## Data for processing:
####################

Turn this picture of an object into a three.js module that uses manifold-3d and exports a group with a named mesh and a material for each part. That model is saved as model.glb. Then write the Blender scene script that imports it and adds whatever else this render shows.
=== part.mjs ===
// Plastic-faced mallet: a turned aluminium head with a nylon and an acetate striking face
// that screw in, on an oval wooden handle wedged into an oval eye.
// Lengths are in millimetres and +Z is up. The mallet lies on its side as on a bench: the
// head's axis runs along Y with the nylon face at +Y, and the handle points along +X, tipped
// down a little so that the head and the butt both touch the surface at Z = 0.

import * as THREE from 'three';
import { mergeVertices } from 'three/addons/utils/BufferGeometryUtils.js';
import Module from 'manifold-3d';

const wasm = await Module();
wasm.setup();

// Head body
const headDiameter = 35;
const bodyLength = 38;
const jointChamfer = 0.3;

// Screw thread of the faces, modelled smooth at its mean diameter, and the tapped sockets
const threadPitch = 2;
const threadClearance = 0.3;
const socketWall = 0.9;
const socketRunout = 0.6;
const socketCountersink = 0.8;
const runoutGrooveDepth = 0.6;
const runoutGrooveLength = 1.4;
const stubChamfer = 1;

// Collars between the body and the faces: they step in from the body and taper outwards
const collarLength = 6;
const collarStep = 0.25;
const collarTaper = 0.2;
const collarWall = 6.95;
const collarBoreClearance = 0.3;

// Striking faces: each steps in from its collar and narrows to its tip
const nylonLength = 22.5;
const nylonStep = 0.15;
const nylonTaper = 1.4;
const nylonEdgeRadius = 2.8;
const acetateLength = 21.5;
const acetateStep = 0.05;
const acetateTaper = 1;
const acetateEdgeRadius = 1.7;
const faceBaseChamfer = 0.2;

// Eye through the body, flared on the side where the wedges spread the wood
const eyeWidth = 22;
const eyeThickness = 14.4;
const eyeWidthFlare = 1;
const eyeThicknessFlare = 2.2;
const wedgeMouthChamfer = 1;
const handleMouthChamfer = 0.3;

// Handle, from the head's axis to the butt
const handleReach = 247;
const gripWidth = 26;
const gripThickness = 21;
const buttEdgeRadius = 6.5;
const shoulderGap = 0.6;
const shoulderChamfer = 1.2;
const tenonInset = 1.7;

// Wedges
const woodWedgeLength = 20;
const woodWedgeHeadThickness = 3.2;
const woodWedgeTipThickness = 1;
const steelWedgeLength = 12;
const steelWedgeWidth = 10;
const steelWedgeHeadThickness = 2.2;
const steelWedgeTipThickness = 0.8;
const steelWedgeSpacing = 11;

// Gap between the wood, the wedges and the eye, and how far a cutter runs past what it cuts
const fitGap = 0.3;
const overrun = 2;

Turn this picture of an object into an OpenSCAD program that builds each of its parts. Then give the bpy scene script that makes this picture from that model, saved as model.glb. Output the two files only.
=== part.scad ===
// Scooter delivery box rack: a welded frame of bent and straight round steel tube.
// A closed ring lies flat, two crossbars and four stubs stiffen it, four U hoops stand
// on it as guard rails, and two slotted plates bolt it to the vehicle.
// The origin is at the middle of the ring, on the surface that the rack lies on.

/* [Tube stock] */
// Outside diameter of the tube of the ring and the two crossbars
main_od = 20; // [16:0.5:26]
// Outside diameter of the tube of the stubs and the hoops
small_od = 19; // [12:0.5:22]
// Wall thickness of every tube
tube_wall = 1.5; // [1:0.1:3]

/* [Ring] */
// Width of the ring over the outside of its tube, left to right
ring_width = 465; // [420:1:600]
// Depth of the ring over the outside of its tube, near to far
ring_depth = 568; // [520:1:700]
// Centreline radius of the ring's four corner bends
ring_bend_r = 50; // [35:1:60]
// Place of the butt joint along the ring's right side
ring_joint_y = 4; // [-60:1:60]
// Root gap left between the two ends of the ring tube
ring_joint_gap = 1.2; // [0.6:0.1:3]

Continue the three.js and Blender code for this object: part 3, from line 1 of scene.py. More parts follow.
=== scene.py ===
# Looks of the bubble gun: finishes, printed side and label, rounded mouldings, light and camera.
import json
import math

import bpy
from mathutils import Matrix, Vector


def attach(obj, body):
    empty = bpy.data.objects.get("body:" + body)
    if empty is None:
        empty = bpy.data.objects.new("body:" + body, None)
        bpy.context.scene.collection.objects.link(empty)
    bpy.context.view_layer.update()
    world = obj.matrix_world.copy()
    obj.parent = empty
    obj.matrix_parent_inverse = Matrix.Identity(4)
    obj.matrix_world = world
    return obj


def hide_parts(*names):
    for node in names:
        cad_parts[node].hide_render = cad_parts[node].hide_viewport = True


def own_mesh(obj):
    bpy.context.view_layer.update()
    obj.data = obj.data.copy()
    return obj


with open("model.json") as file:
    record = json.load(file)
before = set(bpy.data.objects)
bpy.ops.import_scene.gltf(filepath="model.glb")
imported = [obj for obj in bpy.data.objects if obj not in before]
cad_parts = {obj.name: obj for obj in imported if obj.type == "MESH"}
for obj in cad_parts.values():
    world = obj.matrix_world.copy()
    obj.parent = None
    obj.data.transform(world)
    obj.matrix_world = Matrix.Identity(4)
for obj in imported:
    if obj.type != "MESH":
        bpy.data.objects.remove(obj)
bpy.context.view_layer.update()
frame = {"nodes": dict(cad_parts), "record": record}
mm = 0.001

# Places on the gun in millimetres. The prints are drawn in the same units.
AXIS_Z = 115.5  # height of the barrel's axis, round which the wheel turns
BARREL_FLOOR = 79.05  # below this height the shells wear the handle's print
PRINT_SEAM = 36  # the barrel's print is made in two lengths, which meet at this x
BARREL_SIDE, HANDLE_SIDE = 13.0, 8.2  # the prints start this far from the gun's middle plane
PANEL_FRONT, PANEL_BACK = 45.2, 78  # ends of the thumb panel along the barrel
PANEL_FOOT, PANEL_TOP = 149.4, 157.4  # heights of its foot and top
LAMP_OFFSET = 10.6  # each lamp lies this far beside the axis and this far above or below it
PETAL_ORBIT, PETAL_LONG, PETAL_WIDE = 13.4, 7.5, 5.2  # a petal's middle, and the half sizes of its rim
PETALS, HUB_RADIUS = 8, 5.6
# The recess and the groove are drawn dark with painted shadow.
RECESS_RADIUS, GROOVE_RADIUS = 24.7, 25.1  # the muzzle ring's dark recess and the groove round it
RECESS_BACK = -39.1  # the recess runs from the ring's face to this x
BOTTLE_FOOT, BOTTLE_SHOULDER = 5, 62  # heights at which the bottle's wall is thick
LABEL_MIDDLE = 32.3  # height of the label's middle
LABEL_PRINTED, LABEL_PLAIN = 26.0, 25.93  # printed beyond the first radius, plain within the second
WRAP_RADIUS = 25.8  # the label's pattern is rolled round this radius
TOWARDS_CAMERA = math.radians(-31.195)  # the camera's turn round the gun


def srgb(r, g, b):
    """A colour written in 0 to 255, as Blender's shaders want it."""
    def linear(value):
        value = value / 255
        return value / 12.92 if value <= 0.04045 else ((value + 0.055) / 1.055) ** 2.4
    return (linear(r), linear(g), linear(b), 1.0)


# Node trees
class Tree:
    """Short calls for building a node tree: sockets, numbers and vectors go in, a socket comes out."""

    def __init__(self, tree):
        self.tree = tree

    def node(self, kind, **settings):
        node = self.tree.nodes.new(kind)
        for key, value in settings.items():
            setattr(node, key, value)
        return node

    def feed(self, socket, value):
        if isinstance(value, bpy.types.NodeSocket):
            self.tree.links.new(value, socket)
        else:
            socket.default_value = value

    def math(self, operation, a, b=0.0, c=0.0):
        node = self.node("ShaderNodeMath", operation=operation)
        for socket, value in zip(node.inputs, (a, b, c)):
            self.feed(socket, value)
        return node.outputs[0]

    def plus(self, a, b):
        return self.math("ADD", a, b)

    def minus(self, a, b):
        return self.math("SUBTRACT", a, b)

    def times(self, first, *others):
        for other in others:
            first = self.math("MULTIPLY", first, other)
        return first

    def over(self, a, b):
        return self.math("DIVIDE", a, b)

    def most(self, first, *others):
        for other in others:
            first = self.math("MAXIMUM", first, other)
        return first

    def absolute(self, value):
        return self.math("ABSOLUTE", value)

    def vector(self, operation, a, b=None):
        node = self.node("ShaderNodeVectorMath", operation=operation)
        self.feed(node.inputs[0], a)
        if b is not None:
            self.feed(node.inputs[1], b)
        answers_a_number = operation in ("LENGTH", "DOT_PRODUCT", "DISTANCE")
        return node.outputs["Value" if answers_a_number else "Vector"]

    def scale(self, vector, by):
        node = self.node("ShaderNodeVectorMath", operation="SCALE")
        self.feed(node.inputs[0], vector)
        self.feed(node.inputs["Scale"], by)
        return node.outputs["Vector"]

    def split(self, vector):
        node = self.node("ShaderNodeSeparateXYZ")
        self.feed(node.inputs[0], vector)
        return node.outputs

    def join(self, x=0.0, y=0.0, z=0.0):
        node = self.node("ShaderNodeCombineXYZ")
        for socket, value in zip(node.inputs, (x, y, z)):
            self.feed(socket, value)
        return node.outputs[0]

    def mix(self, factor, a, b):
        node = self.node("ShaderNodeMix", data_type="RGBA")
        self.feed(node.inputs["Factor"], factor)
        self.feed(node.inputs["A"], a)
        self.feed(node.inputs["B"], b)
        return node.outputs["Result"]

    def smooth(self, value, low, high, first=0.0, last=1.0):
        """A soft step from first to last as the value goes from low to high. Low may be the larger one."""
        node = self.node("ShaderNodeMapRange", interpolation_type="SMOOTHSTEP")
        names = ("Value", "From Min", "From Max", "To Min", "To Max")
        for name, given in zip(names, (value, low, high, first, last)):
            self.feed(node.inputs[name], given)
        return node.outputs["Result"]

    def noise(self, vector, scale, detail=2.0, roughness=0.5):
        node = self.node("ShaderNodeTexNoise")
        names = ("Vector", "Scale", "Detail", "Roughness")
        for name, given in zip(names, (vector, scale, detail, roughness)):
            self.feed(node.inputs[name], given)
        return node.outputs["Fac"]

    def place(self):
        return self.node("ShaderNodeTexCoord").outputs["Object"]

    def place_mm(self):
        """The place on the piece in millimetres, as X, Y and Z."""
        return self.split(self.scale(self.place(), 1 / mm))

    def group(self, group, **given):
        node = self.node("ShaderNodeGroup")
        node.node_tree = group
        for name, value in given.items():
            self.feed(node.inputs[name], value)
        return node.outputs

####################

## Request:
Working from the listing above, pick out every line that has "Blender" and copy it.

## The result:
Turn this picture of an object into a three.js module that uses manifold-3d and exports a group with a named mesh and a material for each part. That model is saved as model.glb. Then write the Blender scene script that imports it and adds whatever else this render shows.
Continue the three.js and Blender code for this object: part 3, from line 1 of scene.py. More parts follow.
    """A colour written in 0 to 255, as Blender's shaders want it."""